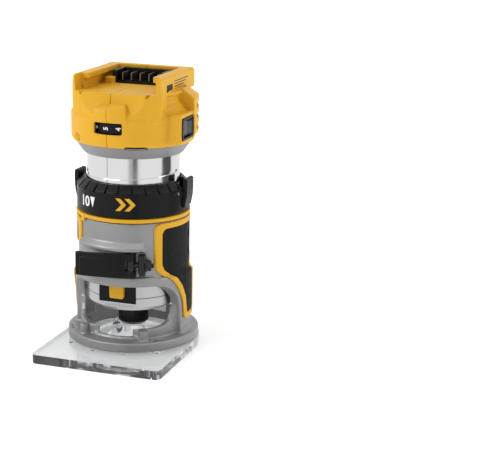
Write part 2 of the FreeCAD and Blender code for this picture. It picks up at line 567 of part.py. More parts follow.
def make_clamp_lever():
    """The arm is bowed about an axis of its own, so that its free end stands off the barrel."""
    arm = ring("lever_arm", "bow_r - lever_t", "bow_r", "lever_low", "lever_top", "bow_start", "bow_end")
    panel = ring("lever_panel", "bow_r - panel_t", "bow_r + panel_t", "panel_low", "panel_top",
                 "panel_start",
                 "panel_end")
    for bowed in (arm, panel):
        drive(bowed, "Placement.Base.x", "bow_x")
        drive(bowed, "Placement.Base.y", "bow_y")
    pivot = ("0", "-lever_pivot_r")
    knuckle = prism("lever_knuckle", XY, [disc(*pivot, "lever_knuckle_r")], "lever_low", "lever_top",
                    "lever_bearing")
    neck = prism("lever_neck", XY, [rect("-neck_long", "0", "-lever_out", "-lever_in - 0.1")], "lever_low",
                 "lever_top", "lever_bearing")
    pin_hole = prism("lever_pin_hole", XY, [disc(*pivot, "lever_pin_r")], "lever_low - over",
                     "lever_top + over", "lever_bearing")
    eye_room = prism("lever_eye_room", XY, [rect("-lever_relief_r", "neck_long", "-window_end", "-tube_r")],
                     "eye_low - eye_gap", "eye_top + eye_gap", "lever_bearing")
    solid = fuse("lever_solid", arm, panel, knuckle, neck)
    piece("clamp_lever", cut("lever_cut", solid, pin_hole, eye_room))
    piece("lever_pin", prism("lever_pin_rod", XY, [disc(*pivot, "lever_pin_r")], "lever_low", "lever_top",
                             "lever_bearing"))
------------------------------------
Your task is to reproduce the whole listing exactly.

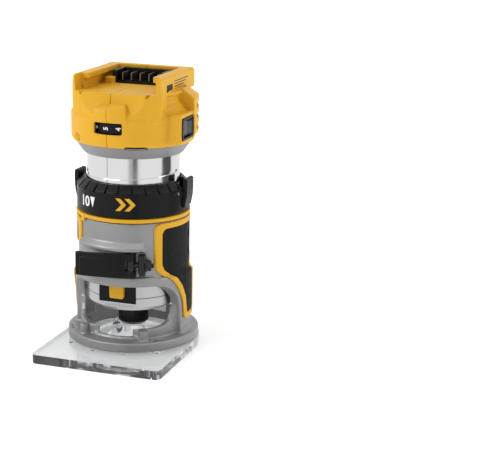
Write part 2 of the FreeCAD and Blender code for this picture. It picks up at line 567 of part.py. More parts follow.
def make_clamp_lever():
    """The arm is bowed about an axis of its own, so that its free end stands off the barrel."""
    arm = ring("lever_arm", "bow_r - lever_t", "bow_r", "lever_low", "lever_top", "bow_start", "bow_end")
    panel = ring("lever_panel", "bow_r - panel_t", "bow_r + panel_t", "panel_low", "panel_top",
                 "panel_start",
                 "panel_end")
    for bowed in (arm, panel):
        drive(bowed, "Placement.Base.x", "bow_x")
        drive(bowed, "Placement.Base.y", "bow_y")
    pivot = ("0", "-lever_pivot_r")
    knuckle = prism("lever_knuckle", XY, [disc(*pivot, "lever_knuckle_r")], "lever_low", "lever_top",
                    "lever_bearing")
    neck = prism("lever_neck", XY, [rect("-neck_long", "0", "-lever_out", "-lever_in - 0.1")], "lever_low",
                 "lever_top", "lever_bearing")
    pin_hole = prism("lever_pin_hole", XY, [disc(*pivot, "lever_pin_r")], "lever_low - over",
                     "lever_top + over", "lever_bearing")
    eye_room = prism("lever_eye_room", XY, [rect("-lever_relief_r", "neck_long", "-window_end", "-tube_r")],
                     "eye_low - eye_gap", "eye_top + eye_gap", "lever_bearing")
    solid = fuse("lever_solid", arm, panel, knuckle, neck)
    piece("clamp_lever", cut("lever_cut", solid, pin_hole, eye_room))
    piece("lever_pin", prism("lever_pin_rod", XY, [disc(*pivot, "lever_pin_r")], "lever_low", "lever_top",
                             "lever_bearing"))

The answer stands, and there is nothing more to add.